- Stated exercise:
Quote, without change, all of the lines that follow.

- Records for this exercise:
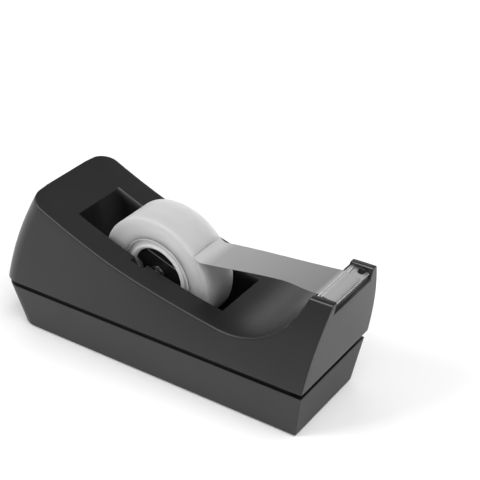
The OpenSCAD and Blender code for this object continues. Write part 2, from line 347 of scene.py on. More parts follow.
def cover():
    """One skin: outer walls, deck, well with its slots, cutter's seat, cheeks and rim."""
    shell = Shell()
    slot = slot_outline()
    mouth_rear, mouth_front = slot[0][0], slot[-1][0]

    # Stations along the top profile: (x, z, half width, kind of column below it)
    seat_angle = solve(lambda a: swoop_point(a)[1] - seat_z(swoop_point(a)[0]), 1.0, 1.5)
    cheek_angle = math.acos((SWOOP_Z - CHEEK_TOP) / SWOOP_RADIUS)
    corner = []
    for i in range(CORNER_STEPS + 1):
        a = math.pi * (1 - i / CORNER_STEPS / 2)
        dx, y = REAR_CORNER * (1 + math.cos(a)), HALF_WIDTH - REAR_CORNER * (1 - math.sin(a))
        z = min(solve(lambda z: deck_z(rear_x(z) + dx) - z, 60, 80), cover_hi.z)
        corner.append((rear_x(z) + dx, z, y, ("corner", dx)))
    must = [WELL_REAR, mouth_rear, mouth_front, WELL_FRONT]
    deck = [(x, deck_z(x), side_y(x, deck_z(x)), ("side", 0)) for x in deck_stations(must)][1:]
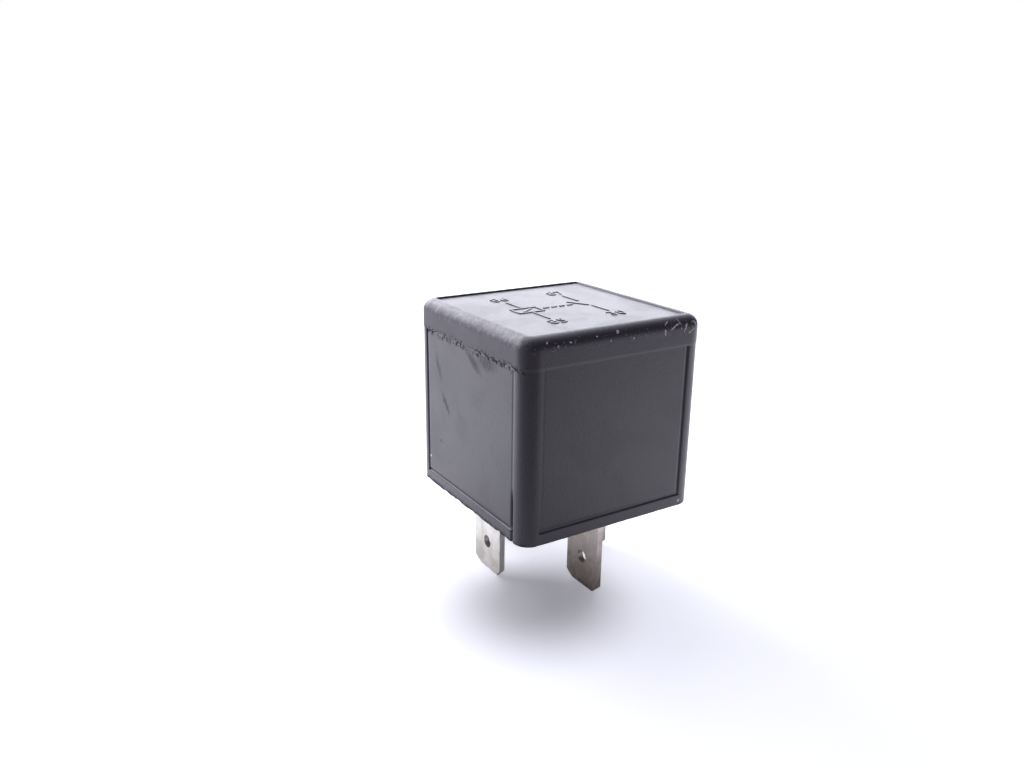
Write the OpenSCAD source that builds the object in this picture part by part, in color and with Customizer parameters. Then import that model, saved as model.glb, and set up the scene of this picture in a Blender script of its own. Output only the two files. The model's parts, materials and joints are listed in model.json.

- Written solution:
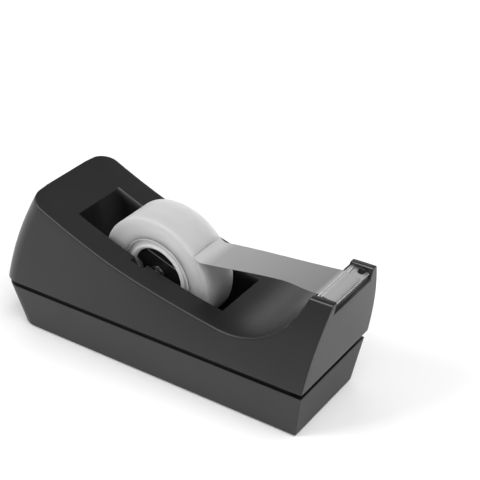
The OpenSCAD and Blender code for this object continues. Write part 2, from line 347 of scene.py on. More parts follow.
def cover():
    """One skin: outer walls, deck, well with its slots, cutter's seat, cheeks and rim."""
    shell = Shell()
    slot = slot_outline()
    mouth_rear, mouth_front = slot[0][0], slot[-1][0]

    # Stations along the top profile: (x, z, half width, kind of column below it)
    seat_angle = solve(lambda a: swoop_point(a)[1] - seat_z(swoop_point(a)[0]), 1.0, 1.5)
    cheek_angle = math.acos((SWOOP_Z - CHEEK_TOP) / SWOOP_RADIUS)
    corner = []
    for i in range(CORNER_STEPS + 1):
        a = math.pi * (1 - i / CORNER_STEPS / 2)
        dx, y = REAR_CORNER * (1 + math.cos(a)), HALF_WIDTH - REAR_CORNER * (1 - math.sin(a))
        z = min(solve(lambda z: deck_z(rear_x(z) + dx) - z, 60, 80), cover_hi.z)
        corner.append((rear_x(z) + dx, z, y, ("corner", dx)))
    must = [WELL_REAR, mouth_rear, mouth_front, WELL_FRONT]
    deck = [(x, deck_z(x), side_y(x, deck_z(x)), ("side", 0)) for x in deck_stations(must)][1:]
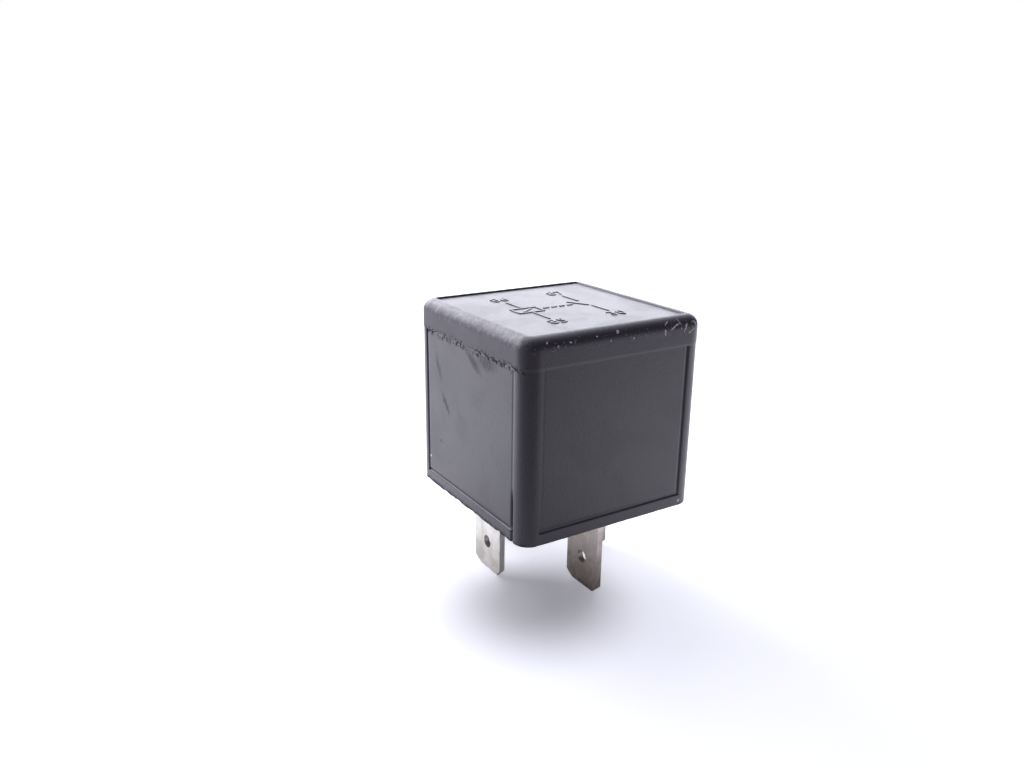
Write the OpenSCAD source that builds the object in this picture part by part, in color and with Customizer parameters. Then import that model, saved as model.glb, and set up the scene of this picture in a Blender script of its own. Output only the two files. The model's parts, materials and joints are listed in model.json.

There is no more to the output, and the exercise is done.